= Supplied records =
_ _ _
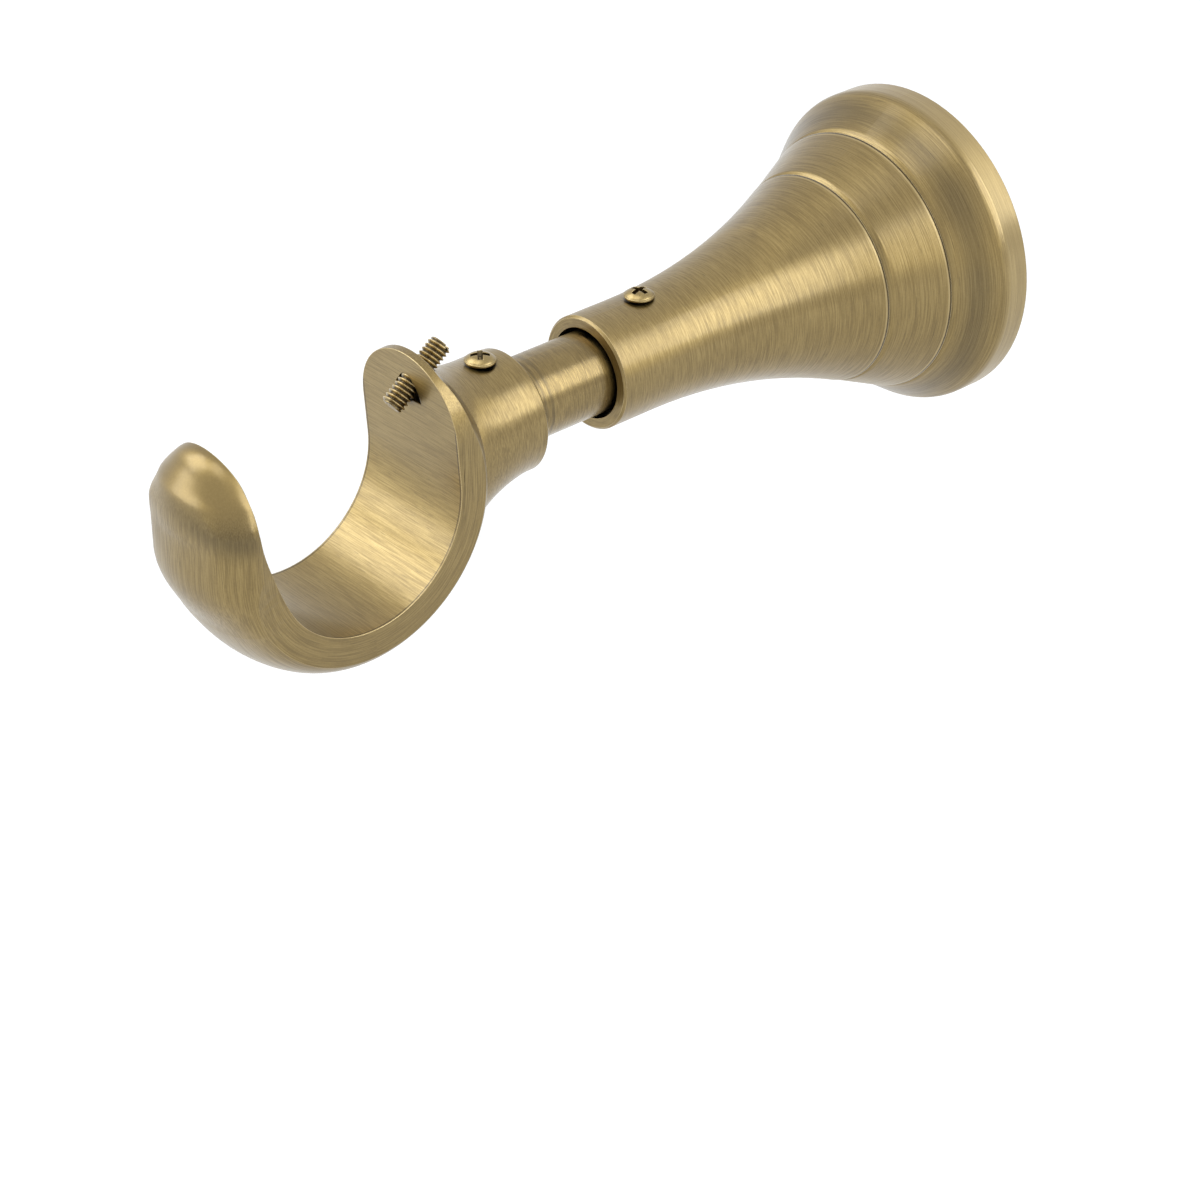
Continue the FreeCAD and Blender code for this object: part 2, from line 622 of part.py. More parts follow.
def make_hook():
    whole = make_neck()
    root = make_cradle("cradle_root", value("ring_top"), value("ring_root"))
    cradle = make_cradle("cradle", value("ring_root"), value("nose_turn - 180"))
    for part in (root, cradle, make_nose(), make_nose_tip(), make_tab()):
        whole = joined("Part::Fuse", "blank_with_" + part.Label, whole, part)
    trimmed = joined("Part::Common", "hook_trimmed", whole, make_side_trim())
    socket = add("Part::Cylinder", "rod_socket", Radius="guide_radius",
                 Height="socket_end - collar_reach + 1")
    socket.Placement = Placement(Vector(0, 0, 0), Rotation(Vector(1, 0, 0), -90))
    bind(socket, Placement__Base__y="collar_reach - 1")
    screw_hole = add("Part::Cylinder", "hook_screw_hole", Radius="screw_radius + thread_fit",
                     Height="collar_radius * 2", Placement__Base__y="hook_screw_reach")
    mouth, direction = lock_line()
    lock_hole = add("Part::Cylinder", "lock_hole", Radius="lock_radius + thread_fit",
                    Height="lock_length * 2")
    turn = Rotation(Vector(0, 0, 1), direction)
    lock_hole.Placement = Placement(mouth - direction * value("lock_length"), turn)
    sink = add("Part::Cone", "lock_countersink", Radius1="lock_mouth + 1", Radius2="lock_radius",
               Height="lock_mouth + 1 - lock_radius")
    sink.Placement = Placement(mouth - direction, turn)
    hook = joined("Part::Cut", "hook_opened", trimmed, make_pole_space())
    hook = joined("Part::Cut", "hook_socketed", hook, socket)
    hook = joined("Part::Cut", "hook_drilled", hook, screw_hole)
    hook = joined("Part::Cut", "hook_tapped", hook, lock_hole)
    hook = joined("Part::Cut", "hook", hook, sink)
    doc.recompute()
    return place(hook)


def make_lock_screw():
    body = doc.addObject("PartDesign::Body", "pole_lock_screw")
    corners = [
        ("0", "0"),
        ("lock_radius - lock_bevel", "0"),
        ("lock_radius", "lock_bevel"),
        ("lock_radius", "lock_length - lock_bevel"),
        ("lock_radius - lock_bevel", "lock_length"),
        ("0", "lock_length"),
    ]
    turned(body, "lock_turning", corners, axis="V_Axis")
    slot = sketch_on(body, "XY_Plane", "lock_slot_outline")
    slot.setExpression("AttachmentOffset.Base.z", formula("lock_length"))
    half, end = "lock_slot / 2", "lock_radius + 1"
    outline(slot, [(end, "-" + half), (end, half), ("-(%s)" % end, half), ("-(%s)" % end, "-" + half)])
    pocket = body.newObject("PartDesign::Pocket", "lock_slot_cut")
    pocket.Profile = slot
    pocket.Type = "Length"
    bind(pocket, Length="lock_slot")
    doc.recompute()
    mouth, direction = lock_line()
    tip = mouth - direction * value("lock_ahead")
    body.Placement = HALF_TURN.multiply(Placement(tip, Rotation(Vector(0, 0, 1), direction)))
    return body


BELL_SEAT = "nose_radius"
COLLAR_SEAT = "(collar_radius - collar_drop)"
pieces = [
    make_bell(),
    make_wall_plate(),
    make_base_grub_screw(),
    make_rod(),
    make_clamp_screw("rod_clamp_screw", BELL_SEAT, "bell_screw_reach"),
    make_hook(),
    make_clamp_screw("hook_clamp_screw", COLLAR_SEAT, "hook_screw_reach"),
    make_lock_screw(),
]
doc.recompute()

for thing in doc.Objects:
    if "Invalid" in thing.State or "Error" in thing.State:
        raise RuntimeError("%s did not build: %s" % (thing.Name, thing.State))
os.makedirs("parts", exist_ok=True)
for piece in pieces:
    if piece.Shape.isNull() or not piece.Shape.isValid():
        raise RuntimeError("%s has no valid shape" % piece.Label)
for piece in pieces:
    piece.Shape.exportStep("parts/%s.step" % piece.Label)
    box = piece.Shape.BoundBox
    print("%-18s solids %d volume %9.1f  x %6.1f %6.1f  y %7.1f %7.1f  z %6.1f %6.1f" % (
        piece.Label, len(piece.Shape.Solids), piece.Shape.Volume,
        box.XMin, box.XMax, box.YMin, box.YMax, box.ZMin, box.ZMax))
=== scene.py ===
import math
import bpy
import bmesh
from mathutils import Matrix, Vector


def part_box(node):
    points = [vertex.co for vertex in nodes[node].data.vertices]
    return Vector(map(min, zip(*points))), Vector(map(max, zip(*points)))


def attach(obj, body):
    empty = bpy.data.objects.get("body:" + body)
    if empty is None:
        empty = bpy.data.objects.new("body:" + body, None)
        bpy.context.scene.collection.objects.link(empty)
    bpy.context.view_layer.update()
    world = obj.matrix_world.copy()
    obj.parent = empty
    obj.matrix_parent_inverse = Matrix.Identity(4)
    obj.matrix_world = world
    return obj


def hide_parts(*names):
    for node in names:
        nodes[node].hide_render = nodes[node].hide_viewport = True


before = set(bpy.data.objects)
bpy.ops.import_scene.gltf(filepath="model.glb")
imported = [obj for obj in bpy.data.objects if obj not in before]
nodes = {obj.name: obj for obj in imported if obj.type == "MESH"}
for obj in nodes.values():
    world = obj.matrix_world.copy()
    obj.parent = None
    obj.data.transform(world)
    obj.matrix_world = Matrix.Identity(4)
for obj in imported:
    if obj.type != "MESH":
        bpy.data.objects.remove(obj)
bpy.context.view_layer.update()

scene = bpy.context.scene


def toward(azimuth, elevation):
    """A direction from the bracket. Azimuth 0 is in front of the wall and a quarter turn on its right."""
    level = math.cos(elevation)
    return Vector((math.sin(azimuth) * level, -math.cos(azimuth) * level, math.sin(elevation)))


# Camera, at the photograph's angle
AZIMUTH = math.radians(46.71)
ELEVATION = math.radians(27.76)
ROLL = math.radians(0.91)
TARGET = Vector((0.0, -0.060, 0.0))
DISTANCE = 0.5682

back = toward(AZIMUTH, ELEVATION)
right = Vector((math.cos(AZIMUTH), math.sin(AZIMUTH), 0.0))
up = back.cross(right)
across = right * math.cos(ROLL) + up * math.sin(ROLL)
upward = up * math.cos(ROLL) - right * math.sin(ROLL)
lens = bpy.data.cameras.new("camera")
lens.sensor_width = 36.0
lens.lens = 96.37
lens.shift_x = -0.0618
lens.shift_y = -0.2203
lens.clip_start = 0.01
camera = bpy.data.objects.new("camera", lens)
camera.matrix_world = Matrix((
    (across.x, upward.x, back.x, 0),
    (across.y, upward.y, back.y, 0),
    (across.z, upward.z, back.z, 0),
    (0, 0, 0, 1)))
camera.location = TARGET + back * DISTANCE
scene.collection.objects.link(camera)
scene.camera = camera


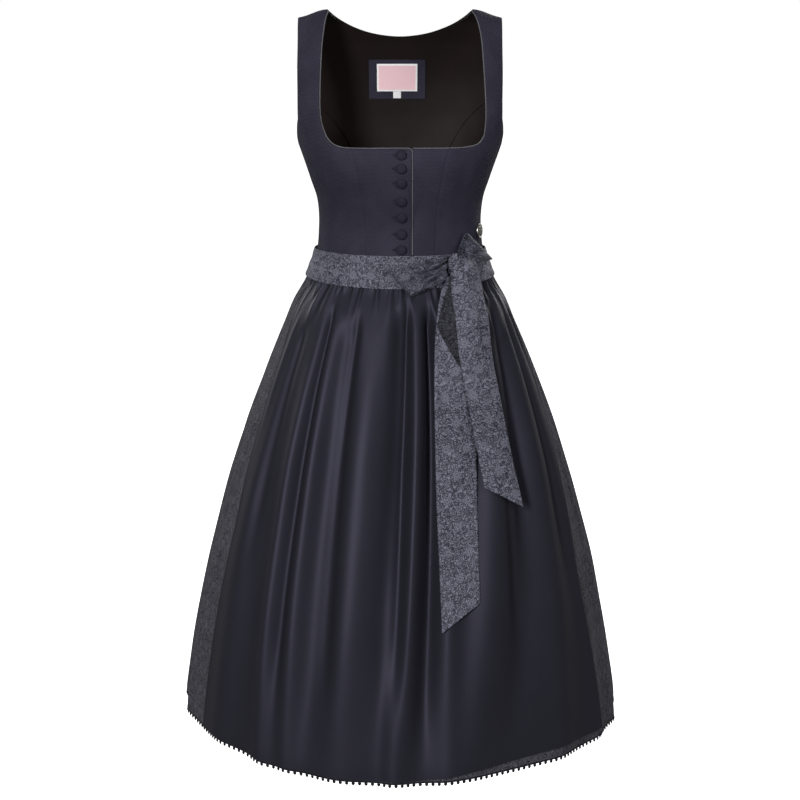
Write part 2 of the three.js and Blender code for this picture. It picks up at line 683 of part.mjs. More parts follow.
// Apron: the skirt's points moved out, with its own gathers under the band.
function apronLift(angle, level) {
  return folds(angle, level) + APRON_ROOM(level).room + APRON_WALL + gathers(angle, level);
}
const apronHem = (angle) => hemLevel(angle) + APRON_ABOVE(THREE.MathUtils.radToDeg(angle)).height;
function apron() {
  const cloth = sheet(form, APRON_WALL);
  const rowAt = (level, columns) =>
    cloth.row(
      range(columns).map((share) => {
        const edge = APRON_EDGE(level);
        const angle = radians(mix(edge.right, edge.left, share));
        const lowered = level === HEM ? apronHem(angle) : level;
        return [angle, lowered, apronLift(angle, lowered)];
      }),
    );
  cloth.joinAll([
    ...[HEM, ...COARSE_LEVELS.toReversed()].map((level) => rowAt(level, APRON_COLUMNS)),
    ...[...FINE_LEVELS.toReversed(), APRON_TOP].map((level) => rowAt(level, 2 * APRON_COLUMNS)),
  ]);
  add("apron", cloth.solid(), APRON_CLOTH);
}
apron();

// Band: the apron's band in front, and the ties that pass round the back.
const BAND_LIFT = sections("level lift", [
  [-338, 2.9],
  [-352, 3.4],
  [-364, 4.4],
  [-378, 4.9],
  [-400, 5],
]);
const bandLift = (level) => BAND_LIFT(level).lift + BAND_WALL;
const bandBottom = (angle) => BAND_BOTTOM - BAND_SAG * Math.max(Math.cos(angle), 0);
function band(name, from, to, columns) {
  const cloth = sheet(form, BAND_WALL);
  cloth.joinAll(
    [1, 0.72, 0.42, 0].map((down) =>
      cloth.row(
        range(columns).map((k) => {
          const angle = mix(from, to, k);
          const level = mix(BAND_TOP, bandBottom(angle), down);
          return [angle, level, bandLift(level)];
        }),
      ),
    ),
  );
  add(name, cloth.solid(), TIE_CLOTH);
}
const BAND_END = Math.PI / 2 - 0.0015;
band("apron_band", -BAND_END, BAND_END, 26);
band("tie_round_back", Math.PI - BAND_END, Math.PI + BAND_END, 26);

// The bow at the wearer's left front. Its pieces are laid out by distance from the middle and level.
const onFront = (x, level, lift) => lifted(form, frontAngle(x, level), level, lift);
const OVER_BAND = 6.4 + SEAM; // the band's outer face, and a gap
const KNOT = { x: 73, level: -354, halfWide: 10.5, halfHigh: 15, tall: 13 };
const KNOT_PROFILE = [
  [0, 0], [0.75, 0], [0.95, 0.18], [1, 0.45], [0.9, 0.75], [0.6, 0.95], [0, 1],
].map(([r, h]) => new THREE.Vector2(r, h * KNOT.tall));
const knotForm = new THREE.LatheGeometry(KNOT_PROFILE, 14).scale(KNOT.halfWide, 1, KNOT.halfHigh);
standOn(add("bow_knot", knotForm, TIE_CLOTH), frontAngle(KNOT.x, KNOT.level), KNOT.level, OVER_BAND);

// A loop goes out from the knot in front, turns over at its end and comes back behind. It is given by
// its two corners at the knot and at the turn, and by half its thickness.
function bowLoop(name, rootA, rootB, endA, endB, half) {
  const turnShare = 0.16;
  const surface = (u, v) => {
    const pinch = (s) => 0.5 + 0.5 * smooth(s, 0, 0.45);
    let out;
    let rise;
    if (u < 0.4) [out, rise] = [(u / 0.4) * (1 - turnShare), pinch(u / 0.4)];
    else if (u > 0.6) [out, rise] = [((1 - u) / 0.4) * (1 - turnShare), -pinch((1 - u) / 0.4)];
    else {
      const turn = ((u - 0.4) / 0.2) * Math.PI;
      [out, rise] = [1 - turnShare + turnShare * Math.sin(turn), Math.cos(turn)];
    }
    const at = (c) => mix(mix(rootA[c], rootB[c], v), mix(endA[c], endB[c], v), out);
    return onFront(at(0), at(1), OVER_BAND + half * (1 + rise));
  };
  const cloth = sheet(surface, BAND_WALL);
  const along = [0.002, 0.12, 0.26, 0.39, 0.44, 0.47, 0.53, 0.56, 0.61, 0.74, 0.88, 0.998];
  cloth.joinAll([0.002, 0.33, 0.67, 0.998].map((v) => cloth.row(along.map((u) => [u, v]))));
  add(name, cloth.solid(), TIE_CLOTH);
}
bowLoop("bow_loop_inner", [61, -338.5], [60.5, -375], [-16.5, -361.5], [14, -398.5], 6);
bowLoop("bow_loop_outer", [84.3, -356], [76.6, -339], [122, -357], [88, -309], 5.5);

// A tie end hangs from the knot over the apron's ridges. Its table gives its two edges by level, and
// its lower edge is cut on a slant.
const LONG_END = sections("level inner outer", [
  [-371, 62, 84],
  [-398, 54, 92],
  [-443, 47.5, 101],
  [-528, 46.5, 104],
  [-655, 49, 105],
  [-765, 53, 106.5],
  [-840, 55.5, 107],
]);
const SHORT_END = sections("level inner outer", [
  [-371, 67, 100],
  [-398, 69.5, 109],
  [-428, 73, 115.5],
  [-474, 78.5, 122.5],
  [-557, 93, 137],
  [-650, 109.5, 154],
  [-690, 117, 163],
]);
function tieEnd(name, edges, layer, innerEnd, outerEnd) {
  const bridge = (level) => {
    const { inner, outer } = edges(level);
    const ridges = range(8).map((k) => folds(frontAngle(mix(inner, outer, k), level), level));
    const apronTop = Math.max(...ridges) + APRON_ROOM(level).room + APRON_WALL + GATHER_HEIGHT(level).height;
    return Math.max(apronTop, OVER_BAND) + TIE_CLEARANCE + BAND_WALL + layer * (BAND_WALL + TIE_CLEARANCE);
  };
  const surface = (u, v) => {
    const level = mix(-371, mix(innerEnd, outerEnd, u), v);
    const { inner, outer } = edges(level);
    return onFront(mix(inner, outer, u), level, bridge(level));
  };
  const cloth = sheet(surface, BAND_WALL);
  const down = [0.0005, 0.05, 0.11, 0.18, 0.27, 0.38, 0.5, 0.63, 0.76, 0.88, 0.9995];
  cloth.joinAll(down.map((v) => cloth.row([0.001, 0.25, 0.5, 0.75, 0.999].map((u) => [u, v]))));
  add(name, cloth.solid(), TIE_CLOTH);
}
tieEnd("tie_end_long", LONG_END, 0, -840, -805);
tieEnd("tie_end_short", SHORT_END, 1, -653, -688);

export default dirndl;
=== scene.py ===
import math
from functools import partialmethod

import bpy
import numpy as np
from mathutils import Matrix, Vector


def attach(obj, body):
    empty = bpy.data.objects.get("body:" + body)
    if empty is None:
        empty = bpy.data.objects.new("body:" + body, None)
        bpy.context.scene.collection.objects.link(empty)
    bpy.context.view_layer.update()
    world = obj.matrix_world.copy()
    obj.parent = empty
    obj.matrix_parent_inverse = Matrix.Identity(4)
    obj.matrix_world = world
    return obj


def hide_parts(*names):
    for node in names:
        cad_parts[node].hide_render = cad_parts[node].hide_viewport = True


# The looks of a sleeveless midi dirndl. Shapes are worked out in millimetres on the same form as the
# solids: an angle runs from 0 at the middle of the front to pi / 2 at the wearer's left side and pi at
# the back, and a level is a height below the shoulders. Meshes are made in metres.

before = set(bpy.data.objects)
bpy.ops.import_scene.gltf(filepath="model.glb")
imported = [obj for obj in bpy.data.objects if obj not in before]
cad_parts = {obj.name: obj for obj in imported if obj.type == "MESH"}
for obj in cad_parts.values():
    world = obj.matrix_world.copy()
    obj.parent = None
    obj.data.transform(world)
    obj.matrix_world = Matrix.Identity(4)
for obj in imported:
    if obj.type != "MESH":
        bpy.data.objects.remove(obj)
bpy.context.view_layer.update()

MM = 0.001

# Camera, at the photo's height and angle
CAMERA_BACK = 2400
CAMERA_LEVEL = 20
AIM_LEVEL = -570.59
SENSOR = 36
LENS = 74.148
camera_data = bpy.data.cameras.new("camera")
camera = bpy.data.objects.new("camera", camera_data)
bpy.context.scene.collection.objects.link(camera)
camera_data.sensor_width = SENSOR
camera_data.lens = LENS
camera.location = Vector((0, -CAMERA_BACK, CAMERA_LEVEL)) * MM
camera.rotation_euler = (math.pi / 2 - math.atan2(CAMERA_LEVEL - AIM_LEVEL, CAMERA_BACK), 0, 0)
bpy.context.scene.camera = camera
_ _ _
= Problem details =
Everything from the line that contains "tip = mouth" through the line that contains "nodes[node].hide_render = nodes[node].hide_viewport" is to be transcribed exactly, and nothing outside that range.

= Task answer =
    tip = mouth - direction * value("lock_ahead")
    body.Placement = HALF_TURN.multiply(Placement(tip, Rotation(Vector(0, 0, 1), direction)))
    return body


BELL_SEAT = "nose_radius"
COLLAR_SEAT = "(collar_radius - collar_drop)"
pieces = [
    make_bell(),
    make_wall_plate(),
    make_base_grub_screw(),
    make_rod(),
    make_clamp_screw("rod_clamp_screw", BELL_SEAT, "bell_screw_reach"),
    make_hook(),
    make_clamp_screw("hook_clamp_screw", COLLAR_SEAT, "hook_screw_reach"),
    make_lock_screw(),
]
doc.recompute()

for thing in doc.Objects:
    if "Invalid" in thing.State or "Error" in thing.State:
        raise RuntimeError("%s did not build: %s" % (thing.Name, thing.State))
os.makedirs("parts", exist_ok=True)
for piece in pieces:
    if piece.Shape.isNull() or not piece.Shape.isValid():
        raise RuntimeError("%s has no valid shape" % piece.Label)
for piece in pieces:
    piece.Shape.exportStep("parts/%s.step" % piece.Label)
    box = piece.Shape.BoundBox
    print("%-18s solids %d volume %9.1f  x %6.1f %6.1f  y %7.1f %7.1f  z %6.1f %6.1f" % (
        piece.Label, len(piece.Shape.Solids), piece.Shape.Volume,
        box.XMin, box.XMax, box.YMin, box.YMax, box.ZMin, box.ZMax))
=== scene.py ===
import math
import bpy
import bmesh
from mathutils import Matrix, Vector


def part_box(node):
    points = [vertex.co for vertex in nodes[node].data.vertices]
    return Vector(map(min, zip(*points))), Vector(map(max, zip(*points)))


def attach(obj, body):
    empty = bpy.data.objects.get("body:" + body)
    if empty is None:
        empty = bpy.data.objects.new("body:" + body, None)
        bpy.context.scene.collection.objects.link(empty)
    bpy.context.view_layer.update()
    world = obj.matrix_world.copy()
    obj.parent = empty
    obj.matrix_parent_inverse = Matrix.Identity(4)
    obj.matrix_world = world
    return obj


def hide_parts(*names):
    for node in names:
        nodes[node].hide_render = nodes[node].hide_viewport = True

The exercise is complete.